• Exercise
For this exercise, write out exactly, and only, the lines running from the line that contains "Recreate this object" through the line that contains "import Sketcher".

(Scripts that build objects)
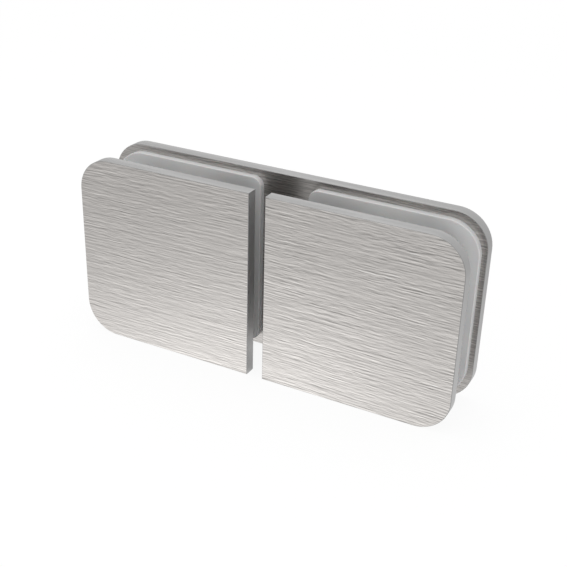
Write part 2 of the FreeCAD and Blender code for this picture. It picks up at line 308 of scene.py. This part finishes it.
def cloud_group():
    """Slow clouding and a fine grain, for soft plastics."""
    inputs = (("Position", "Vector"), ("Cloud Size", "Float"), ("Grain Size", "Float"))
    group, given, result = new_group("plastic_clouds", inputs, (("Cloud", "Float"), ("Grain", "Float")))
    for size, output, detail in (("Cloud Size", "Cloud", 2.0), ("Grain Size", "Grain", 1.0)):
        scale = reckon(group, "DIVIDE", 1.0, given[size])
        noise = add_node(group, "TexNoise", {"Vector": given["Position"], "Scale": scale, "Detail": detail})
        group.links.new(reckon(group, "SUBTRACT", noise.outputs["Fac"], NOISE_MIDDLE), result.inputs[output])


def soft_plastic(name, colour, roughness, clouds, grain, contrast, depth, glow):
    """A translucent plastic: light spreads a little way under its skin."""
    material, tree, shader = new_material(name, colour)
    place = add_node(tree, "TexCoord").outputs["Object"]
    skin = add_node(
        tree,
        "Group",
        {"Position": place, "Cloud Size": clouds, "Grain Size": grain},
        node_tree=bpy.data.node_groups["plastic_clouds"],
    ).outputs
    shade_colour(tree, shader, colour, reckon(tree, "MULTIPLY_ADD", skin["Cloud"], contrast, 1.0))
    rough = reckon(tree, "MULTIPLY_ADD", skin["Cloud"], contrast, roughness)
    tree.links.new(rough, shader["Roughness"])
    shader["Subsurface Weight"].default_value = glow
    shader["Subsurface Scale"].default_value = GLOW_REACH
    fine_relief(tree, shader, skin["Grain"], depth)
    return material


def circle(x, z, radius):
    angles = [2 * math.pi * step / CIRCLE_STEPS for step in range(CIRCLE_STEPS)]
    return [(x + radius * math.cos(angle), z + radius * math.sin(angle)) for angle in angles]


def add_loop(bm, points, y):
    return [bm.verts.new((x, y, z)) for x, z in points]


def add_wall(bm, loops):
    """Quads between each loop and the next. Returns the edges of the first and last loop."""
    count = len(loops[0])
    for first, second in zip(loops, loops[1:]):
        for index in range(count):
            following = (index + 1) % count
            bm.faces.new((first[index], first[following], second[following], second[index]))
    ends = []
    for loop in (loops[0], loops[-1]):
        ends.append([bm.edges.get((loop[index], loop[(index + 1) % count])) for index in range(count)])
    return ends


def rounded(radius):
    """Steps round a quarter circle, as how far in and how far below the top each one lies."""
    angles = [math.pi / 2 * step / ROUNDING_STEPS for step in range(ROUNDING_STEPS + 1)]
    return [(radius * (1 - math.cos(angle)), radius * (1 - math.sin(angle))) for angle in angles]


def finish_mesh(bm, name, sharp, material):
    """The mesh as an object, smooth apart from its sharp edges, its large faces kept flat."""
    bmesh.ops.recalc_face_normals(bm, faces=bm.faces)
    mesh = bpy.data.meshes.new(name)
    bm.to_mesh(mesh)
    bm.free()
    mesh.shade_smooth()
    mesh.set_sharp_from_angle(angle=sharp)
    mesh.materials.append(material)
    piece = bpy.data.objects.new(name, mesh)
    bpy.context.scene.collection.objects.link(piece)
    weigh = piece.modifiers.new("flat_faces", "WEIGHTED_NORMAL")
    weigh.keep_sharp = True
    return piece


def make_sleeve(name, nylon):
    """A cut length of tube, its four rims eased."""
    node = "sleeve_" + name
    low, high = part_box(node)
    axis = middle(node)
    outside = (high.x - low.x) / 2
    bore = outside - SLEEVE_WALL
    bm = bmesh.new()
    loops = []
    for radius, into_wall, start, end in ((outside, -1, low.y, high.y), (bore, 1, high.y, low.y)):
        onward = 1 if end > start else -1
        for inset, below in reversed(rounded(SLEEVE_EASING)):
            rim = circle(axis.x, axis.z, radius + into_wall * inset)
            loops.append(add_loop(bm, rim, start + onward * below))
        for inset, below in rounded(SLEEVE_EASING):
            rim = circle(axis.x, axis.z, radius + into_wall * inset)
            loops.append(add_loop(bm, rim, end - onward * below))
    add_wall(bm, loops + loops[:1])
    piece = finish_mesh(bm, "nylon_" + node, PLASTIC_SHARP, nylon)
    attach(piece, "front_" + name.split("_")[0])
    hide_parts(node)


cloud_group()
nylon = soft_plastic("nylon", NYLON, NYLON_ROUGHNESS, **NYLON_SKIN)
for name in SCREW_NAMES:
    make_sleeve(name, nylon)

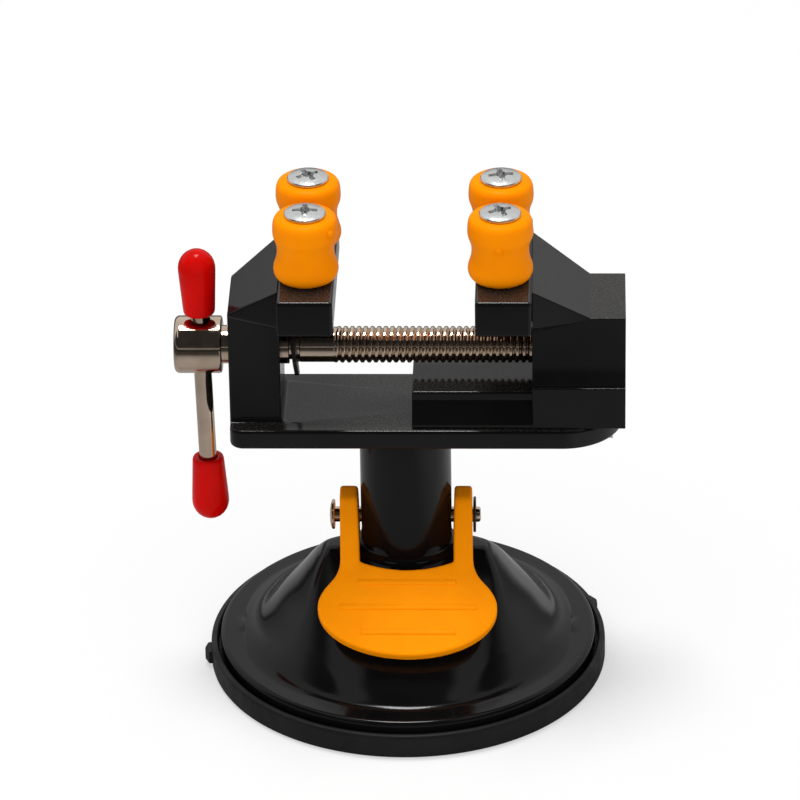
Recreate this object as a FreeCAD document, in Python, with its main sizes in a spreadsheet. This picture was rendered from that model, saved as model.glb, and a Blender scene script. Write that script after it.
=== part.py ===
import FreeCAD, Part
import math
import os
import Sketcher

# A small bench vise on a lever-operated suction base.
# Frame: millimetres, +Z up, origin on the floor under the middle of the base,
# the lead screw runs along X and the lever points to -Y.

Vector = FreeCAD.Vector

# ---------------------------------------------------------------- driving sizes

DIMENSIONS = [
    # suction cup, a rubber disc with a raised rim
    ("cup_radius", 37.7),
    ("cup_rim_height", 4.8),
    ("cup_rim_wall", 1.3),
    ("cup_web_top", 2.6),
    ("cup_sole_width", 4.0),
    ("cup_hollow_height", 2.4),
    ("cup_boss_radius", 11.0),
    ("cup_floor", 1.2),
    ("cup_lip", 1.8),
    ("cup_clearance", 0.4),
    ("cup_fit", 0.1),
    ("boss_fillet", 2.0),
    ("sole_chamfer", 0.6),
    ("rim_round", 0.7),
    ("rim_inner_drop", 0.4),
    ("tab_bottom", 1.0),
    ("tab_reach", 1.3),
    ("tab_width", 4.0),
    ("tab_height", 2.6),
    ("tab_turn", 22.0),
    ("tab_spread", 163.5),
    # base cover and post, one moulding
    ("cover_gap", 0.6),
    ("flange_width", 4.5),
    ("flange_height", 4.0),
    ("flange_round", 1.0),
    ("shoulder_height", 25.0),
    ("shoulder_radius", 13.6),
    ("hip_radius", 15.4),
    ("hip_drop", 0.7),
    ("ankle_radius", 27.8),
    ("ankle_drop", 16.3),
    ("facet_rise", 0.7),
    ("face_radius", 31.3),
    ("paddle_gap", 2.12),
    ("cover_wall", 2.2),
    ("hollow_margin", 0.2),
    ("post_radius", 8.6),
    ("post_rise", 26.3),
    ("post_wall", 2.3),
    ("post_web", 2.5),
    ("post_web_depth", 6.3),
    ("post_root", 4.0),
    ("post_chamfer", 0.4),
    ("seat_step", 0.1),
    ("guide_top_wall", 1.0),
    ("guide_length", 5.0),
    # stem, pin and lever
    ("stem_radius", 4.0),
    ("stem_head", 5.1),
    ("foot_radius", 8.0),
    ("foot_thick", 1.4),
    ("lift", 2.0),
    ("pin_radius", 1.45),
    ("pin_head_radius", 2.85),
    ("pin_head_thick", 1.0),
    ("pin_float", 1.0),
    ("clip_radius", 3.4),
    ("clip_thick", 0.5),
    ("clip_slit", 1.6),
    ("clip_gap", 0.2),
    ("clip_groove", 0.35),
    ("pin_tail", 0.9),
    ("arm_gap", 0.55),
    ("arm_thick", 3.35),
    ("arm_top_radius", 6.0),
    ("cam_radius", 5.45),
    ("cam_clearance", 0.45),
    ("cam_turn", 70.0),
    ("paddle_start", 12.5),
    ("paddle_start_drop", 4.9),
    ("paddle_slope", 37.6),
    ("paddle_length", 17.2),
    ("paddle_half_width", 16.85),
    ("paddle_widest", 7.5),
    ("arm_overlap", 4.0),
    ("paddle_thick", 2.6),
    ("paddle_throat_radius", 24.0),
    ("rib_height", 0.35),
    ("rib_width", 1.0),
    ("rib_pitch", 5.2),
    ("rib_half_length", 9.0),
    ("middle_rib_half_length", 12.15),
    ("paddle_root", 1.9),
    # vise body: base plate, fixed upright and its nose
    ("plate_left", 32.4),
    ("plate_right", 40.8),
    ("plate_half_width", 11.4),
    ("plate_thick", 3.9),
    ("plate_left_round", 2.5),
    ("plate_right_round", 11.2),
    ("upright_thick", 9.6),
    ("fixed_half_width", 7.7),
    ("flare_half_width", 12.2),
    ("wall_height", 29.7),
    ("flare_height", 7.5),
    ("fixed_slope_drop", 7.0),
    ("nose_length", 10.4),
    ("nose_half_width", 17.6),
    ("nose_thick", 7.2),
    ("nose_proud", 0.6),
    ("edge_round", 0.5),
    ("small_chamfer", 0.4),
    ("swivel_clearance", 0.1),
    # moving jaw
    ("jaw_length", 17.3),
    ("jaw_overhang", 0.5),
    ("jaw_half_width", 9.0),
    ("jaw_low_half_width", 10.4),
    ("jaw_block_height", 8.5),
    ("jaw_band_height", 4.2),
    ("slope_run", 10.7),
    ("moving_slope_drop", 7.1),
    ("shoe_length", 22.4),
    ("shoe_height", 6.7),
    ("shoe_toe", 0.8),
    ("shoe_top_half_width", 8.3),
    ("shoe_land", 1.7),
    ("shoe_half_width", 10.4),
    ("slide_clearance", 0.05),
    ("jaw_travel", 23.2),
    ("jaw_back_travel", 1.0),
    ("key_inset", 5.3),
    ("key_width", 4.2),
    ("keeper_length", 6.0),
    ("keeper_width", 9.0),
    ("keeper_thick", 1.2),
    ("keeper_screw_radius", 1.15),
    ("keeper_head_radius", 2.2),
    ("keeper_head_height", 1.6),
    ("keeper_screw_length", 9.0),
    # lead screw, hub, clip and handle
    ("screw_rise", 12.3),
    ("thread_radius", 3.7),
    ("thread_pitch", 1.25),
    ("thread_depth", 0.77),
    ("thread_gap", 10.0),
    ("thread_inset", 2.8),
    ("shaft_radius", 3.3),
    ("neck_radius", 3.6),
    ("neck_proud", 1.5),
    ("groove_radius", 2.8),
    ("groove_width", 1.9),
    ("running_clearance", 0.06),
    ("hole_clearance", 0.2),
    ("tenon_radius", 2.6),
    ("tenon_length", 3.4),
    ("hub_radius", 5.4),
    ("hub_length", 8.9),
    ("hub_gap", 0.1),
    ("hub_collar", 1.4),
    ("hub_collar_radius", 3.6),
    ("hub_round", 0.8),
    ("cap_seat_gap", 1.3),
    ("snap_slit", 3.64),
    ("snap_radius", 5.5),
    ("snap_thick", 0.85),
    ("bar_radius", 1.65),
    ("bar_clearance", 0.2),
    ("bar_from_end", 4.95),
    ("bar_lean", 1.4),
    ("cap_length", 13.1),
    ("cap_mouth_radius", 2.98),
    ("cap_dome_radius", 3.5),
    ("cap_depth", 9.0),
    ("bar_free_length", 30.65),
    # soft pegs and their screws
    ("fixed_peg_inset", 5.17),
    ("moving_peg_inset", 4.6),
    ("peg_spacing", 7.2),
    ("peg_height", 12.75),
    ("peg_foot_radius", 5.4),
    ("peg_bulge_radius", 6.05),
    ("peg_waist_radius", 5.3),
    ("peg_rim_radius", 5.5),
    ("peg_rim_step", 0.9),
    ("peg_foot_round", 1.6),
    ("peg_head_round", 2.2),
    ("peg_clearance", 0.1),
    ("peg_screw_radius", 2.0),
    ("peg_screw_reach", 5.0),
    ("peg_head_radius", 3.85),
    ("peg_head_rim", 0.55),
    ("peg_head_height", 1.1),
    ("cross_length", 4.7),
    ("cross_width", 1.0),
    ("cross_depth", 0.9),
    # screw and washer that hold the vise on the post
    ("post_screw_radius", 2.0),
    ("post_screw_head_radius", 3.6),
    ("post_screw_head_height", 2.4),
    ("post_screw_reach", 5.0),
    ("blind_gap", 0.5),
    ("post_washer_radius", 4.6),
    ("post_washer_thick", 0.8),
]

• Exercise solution
Recreate this object as a FreeCAD document, in Python, with its main sizes in a spreadsheet. This picture was rendered from that model, saved as model.glb, and a Blender scene script. Write that script after it.
=== part.py ===
import FreeCAD, Part
import math
import os
import Sketcher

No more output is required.